Breno Raigorodsky disse...

Adolfo, parabéns, tomei ontem uma garrafa do seu Brut Rosé no Esquina Mocotó. Sou fã de outros rosés espumantes mundo afora, incluindo o da Felipa Pato e o Blanquette de Limoux, Bulle nº1, só para citar dois sempre presentes. O seu não deve nada a eles, parabéns, mais uma vez.
Acabo de fazer uma experiência de importação de vinhos da Beira Interior, do produtor Quinta dos Termos, uma vinícola que trabalha com métodos que respeitam a natureza e o consumidor, tanto que estão ganhando seu selo de Produtor Biológico.
Seus dois grandes vinhos passam reconhecidamente por madeira (Allier Tosta Fina de primeiro uso, por um ano) e passam dois anos em garrafa. Estes custam em preço FOB, algo em torno dos 6Euros. Um deles atende o mercado do Novo Mundo, com 100% Syrah e o outro preserva uma uva autóctone, a Rufete, surpreendentemente delicada, borgonhesa, magicamente tânica e longeva.

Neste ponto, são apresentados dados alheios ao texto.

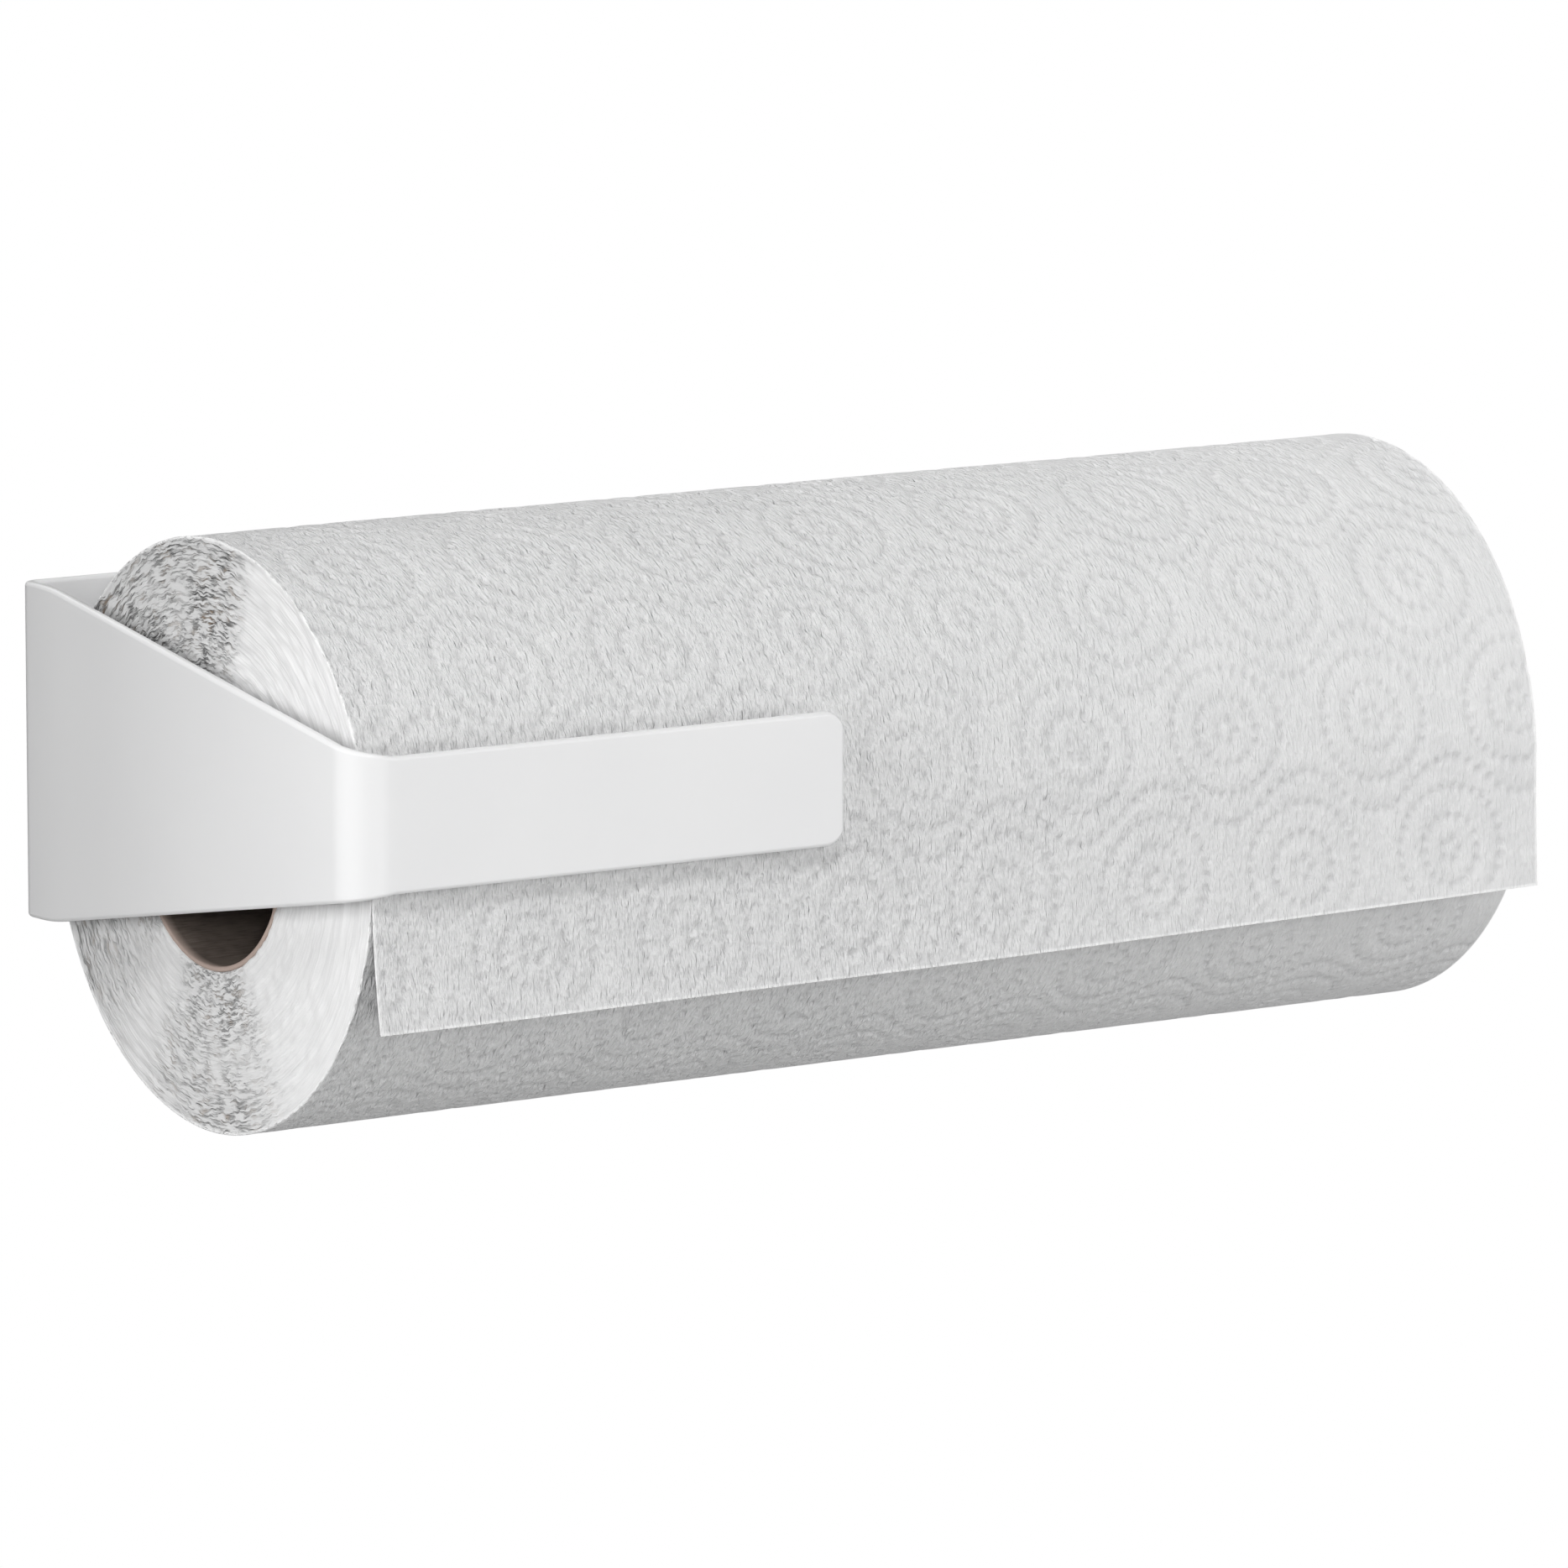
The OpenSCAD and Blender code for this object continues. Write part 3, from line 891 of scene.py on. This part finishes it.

Os outros dois são vinhos perfumados por chip e custam 2,5E e 3,5E, sendo que o mais barato tem suas uvas colhidas pela cooperativa local, a uma concentração de 10ton. / hectar, enquanto que o segundo tem suas uvas plantadas na propriedade e são colhidas a uma concentração de 6 ton./hectare. Ambos descansam em garrafa por 6 meses.
Com tal transparência e sem nenhuma maquiagem no procedimento, senti que não há o que se envergonhar.
Práticas como a do Charmat, da microoxigenação e da indução malolática foram encorporadas definitivamente à enologia. Quem sabe o chip usado de modo claro e transparente possa também ter o seu lugar?
Afinal, o carvalho é caro pra danar!!!
Convido você a continuar esta conversa em torno desses vinhos, pois quero muito sua opinião sobre eles.